C’est une chose bien connue au Japon, seul le riz de production japonaise est excellent et c’est donc le seul disponible -celui de Fukushima subventionné atteint des prix défiant toute concurrence-. Pour une dégustation parfaite celui-ci doit être cuit dans un « rice cooker », garant de l’obtention du riz gluant idéal à la confection de sushis. On retrouve le Japonica aux caractéristiques grains ronds dans la plaine du Pô parfaits pour la préparation du risotto.
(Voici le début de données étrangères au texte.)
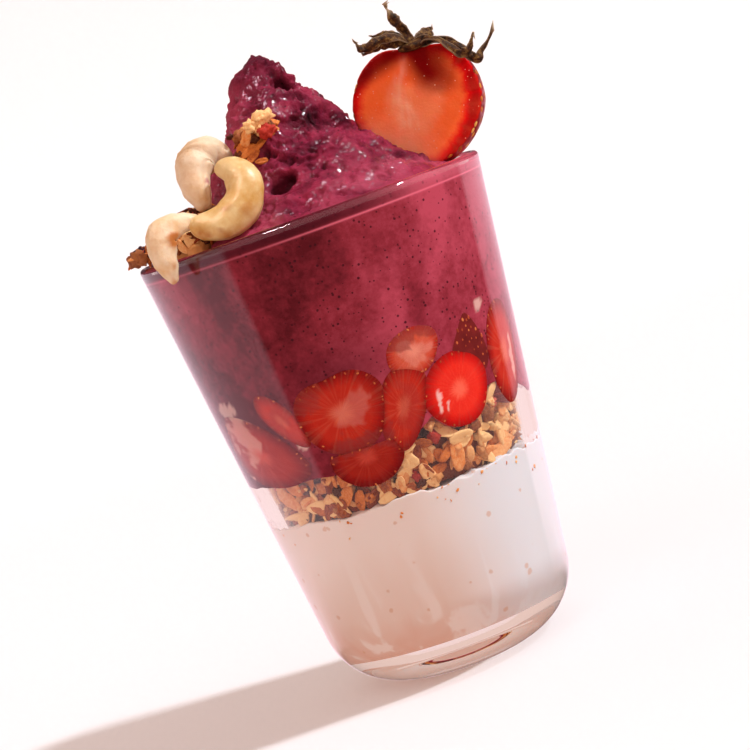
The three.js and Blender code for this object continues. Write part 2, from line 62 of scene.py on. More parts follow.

Ce type de cuisson qui nécessite de rincer 3 à 4 fois le riz, puis de le cuire longtemps à la mode pilaf est inadaptée aux longues navigations. Pour notre objectif, du riz  long grain, Thaï ou Basmati convient bien mieux ; après avoir exploré les diverses boutiques qui proposent pourtant 25 riz différents, nous en avons trouvé… dans le chinatown de Kobé, aïe, aïe, la denrée s’échange à 10€ le kg !

Un premier intermédiaire a trouvé le moyen de nous faire livrer 10 kg de riz thaï (Indica rice en langage vernaculaire) à un prix abordable par Amazon.
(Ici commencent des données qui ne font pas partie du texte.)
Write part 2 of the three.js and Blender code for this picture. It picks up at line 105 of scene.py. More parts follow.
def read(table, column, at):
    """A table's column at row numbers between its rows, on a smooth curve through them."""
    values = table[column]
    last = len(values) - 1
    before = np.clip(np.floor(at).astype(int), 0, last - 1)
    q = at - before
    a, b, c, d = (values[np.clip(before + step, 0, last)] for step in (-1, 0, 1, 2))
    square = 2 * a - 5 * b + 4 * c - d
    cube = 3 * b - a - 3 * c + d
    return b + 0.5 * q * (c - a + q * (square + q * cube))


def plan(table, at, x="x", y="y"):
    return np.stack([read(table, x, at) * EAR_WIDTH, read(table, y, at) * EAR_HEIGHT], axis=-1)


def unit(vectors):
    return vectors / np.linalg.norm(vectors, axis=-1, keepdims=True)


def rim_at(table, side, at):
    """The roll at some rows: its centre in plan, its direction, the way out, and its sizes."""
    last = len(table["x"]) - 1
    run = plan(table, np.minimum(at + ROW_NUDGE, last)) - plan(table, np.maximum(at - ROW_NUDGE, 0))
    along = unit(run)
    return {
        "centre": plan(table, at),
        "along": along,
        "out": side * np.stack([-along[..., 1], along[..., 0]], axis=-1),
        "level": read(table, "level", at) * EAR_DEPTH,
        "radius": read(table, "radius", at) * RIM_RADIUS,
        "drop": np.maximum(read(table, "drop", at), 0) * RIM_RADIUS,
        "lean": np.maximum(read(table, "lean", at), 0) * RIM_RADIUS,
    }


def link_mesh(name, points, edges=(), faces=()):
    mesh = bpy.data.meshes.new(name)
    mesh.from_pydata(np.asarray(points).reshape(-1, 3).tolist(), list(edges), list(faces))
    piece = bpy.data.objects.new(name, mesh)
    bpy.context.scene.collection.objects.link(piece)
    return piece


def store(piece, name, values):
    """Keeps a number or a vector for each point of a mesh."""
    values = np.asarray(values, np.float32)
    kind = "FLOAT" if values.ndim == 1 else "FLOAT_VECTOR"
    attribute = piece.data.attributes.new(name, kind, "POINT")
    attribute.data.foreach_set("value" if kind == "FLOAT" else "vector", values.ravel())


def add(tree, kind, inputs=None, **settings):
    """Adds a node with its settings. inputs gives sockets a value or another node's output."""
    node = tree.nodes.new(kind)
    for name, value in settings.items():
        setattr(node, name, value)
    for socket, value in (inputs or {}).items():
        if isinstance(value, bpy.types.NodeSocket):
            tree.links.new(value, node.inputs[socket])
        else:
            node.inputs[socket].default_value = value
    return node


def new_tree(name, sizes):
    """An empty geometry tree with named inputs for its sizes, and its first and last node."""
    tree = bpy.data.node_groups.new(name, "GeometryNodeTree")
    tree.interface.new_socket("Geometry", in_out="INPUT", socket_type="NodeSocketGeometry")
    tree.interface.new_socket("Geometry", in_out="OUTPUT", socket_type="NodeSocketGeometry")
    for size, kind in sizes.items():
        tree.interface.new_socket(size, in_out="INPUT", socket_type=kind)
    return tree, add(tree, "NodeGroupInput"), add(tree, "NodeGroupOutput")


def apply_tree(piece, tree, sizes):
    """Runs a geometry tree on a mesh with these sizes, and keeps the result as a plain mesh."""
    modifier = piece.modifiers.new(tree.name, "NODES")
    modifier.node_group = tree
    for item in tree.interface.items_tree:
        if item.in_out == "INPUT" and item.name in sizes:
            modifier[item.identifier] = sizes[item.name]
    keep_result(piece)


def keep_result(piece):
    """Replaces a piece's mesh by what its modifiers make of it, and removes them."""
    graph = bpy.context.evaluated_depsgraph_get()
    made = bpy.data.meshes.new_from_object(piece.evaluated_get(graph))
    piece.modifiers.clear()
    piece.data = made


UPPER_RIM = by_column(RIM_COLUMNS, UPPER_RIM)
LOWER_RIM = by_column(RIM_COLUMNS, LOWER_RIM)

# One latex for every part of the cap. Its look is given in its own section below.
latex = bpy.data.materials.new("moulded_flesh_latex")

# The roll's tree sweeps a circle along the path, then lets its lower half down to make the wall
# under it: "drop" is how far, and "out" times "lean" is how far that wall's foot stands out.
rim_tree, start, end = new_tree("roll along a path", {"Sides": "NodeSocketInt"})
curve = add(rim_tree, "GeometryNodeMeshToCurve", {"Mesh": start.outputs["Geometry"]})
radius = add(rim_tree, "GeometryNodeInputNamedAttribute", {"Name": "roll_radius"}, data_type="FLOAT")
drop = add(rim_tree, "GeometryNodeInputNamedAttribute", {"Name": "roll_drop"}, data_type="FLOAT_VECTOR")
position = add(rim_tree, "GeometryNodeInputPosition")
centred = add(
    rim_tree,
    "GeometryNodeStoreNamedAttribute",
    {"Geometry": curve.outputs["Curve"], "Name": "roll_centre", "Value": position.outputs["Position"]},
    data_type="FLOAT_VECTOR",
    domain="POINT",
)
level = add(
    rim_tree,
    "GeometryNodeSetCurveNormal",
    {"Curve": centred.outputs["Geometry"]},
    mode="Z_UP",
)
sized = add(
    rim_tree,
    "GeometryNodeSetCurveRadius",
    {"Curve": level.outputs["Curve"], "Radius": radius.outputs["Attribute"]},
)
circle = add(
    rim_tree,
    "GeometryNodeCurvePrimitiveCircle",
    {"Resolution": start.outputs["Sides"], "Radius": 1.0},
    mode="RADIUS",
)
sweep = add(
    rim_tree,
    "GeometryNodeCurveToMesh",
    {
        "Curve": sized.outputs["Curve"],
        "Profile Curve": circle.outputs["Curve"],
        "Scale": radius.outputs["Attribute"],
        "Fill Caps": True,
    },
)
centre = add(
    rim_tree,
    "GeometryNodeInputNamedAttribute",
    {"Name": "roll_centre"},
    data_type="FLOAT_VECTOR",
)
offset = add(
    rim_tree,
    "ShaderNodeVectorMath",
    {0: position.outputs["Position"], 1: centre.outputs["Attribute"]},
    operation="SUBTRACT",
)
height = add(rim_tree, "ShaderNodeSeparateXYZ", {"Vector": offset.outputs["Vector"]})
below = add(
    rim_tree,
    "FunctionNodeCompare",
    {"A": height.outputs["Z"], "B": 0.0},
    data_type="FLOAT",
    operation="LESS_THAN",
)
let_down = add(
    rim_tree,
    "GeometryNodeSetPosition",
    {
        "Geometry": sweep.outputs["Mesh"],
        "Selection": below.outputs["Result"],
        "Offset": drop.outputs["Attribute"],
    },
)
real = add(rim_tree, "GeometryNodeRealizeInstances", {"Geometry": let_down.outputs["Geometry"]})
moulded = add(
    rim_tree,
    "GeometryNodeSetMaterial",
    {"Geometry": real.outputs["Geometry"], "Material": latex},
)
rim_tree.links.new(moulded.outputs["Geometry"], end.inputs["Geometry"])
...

Enfin un important négociant en grain de Nagoya, voisin de ponton et membre du très exclusif Yacht Club de Mikawa Mito, s’est un tantinet vexé qu’on ne puisse trouver du riz au Japon… il a promis d’en faire livrer 30 kg avant le départ, de l’Indica Rice selon les désirs de l’équipage ! Chose faite ce jour!!!!

 

 

A l’entrée du Daimon Zaka, le chemin emprunté par les pèlerins du Kumano Kodo vers le temple de Nachi Taisha, 2 cryptomères de 800 ans servent de passeurs. Le couple est nommé Meoto Sugi

 

 

A notre tour de reprendre la longue route, un an, jour pour jour alors…. bye, bye Japan

 

En complément pour les curieux un album photo plus détaillé : https://goo.gl/photos/iLxmtuypNvzDznvZA

Et en vidéo, le marché au gros de thon de Katsuura :    https://youtu.be/b1yf5DqYgZ4

Et un bato qui vole : https://youtu.be/8aAoKEepuSo

 

Stéphanie / Christophe

Mikawa Mito Marina – Nagoya – 3 juin 2017

 

4 thoughts on “Mika Mito Men

  1. Bon vent à Yodyssey pour le Pacifique. D’ici à votre arrivée nous tentons de nous faire une France great again! Sans plastiques…. 😉

  2. Certainement très heureux de reprendre les flots! Bonne traversée et que les vents soient avec vous pour cette nouvelle aventure.